Post #293 • June 7, 2004, 6:58 AM • 4 Comments

Frederic Snitzer has officially relocated to Wynwood, and he billed his reception last Thursday, "Lock, Stock, and Barrel," as a grand opening celebration of the new space. With this move, the center of gravity of the Miami art world has officially shifted to North Miami Avenue between 23th and 36th Street. When Chris Ingalls leaves her 125th Street location and moves a couple doors down from Locust Projects, the wind will have been sucked out of the sails for cooperative art openings everywhere else in the city except Coral Gables, where gallery nights have been disappointing for years. The lack of geographic diversity concerns me but there's nothing to be done about it; for now, this is where it's at.

Comment

1.

Kathleen

June 7, 2004, 6:25 PM

Why was that paragraph discarded?

2.

Franklin

June 7, 2004, 8:29 PM

Well, any paragraph that has "23th" in it, that's a paragraph you shoot in the head.
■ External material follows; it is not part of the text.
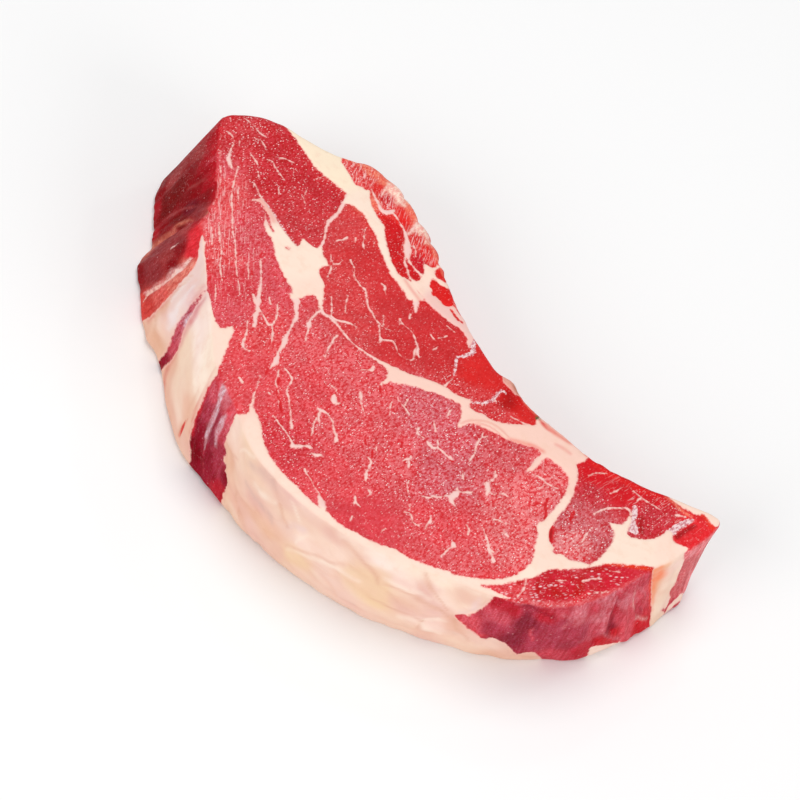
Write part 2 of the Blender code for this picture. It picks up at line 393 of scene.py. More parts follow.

No, really it was just a low word count on the article. My method for writing a 300 word review is to write 350 words and take a knife to the excess. There wasn't room for wandering into my thoughts about the scene in general, which fortunately I can put here.

3.

Hovig

June 7, 2004, 9:01 PM

What problems does geographic diversity solve?

4.

Franklin

June 7, 2004, 9:39 PM

This one: "Gee, let's put all this expensive artwork in one conveniently located warehouse!"

Well, that was probaby a fluke, but I think we were in better shape when we had a burgeoning arts corridor on 125th Street opposite MoCA and a little bit going on south of the Gables where Snitzer used to be, in addition to Wynwood and the Design District. It mixed things up a little - you had a different neighborhood to check out each week or two, with a manageable number of galleries to see in each place. Startup galleries are going to have that much of a harder time getting established, faced with a choice of locating themselves in or near increasingly expensive Wynwood or, well, not near it; decentralization would have made getting in on existing activity easier.
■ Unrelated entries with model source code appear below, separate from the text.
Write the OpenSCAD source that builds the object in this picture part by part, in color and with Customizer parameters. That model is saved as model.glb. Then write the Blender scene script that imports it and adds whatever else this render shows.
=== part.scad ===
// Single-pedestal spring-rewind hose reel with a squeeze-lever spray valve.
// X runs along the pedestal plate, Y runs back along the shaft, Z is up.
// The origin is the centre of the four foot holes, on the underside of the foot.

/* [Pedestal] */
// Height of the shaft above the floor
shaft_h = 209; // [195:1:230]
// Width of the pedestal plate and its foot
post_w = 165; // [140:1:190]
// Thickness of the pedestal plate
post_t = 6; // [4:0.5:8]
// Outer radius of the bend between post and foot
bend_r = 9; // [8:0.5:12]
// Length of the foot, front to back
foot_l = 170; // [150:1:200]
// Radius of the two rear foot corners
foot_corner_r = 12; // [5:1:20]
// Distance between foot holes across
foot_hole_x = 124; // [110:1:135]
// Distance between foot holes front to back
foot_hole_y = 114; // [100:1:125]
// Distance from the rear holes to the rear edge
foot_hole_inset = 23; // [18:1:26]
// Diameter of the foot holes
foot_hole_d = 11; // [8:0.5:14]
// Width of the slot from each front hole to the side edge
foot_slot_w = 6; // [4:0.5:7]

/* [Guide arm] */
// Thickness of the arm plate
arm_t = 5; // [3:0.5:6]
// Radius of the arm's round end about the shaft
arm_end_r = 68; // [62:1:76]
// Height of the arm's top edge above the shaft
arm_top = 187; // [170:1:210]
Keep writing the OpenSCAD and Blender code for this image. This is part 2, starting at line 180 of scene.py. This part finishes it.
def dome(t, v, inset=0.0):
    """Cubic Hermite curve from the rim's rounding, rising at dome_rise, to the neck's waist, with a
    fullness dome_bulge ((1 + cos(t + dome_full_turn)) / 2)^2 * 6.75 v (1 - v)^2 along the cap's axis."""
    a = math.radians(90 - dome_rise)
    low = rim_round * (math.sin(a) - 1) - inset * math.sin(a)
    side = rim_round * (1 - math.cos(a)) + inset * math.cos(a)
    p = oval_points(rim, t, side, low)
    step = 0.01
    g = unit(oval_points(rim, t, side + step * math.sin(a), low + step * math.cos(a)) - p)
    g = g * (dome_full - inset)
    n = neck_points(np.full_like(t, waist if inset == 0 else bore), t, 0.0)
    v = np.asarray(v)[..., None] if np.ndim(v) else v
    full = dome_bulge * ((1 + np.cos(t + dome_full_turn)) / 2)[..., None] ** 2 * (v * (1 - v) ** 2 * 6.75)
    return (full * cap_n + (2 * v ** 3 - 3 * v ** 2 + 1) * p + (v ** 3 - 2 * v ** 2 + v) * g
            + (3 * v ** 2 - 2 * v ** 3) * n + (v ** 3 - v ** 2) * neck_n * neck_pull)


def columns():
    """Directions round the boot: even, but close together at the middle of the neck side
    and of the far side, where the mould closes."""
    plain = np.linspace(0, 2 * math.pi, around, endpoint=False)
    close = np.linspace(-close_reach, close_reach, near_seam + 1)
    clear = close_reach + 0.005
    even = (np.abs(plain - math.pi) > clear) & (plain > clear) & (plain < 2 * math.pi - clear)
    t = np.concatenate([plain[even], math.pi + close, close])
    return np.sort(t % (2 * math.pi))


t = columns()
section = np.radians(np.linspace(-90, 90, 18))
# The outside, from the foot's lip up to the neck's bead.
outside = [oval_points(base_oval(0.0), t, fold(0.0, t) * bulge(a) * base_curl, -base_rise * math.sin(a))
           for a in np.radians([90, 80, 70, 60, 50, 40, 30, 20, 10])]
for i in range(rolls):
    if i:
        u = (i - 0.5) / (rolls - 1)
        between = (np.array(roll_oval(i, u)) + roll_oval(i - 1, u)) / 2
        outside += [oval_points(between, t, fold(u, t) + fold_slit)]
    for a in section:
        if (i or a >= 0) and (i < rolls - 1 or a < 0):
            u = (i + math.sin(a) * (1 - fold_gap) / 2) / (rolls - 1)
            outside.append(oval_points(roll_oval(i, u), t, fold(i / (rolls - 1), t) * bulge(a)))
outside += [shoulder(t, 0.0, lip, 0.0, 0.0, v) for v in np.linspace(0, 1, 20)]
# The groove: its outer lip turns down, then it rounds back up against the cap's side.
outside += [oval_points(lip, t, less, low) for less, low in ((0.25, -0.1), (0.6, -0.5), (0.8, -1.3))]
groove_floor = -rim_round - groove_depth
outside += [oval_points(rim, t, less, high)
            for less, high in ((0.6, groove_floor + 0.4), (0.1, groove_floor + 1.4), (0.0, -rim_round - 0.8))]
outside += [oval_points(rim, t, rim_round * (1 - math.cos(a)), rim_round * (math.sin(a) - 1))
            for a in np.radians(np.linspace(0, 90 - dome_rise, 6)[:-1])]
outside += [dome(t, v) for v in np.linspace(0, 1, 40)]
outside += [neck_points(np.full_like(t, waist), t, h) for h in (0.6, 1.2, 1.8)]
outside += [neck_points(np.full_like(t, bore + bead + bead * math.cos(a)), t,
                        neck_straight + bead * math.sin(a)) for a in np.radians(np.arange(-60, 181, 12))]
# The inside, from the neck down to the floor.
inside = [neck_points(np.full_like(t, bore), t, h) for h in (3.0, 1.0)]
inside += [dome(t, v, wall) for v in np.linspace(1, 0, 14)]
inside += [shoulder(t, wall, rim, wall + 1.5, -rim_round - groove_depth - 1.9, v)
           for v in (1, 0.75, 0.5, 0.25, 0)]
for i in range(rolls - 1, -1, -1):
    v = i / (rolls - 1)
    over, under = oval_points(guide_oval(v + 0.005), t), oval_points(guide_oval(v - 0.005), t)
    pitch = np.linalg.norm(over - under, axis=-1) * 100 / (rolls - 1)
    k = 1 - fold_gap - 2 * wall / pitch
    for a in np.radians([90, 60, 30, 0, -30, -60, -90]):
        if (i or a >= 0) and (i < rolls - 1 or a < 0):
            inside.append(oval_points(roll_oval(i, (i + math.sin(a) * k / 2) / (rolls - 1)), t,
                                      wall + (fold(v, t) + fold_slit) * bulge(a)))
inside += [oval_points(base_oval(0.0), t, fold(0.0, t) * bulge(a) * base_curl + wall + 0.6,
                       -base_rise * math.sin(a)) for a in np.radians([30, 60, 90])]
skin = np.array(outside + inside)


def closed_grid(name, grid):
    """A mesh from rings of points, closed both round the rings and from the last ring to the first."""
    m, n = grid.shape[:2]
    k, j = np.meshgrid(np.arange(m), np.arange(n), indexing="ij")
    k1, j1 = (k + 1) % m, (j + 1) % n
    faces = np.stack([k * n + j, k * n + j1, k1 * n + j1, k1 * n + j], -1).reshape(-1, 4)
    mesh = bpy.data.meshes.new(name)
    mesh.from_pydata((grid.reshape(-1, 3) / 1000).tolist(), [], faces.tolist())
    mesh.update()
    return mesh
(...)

I'm not proposing a solution, by the way. Eventually anyone who doesn't own their space will be forced out of Wynwood, and the few that do will finally get offers they can't refuse. The artists will find the next tract of cheap real estate and the cycle will begin anew. (Next stop: Little Haiti.) In the meantime, if a Category 5 hurricane decides to cut down North 29th Street this summer, it's going to make national headlines in the arts sections.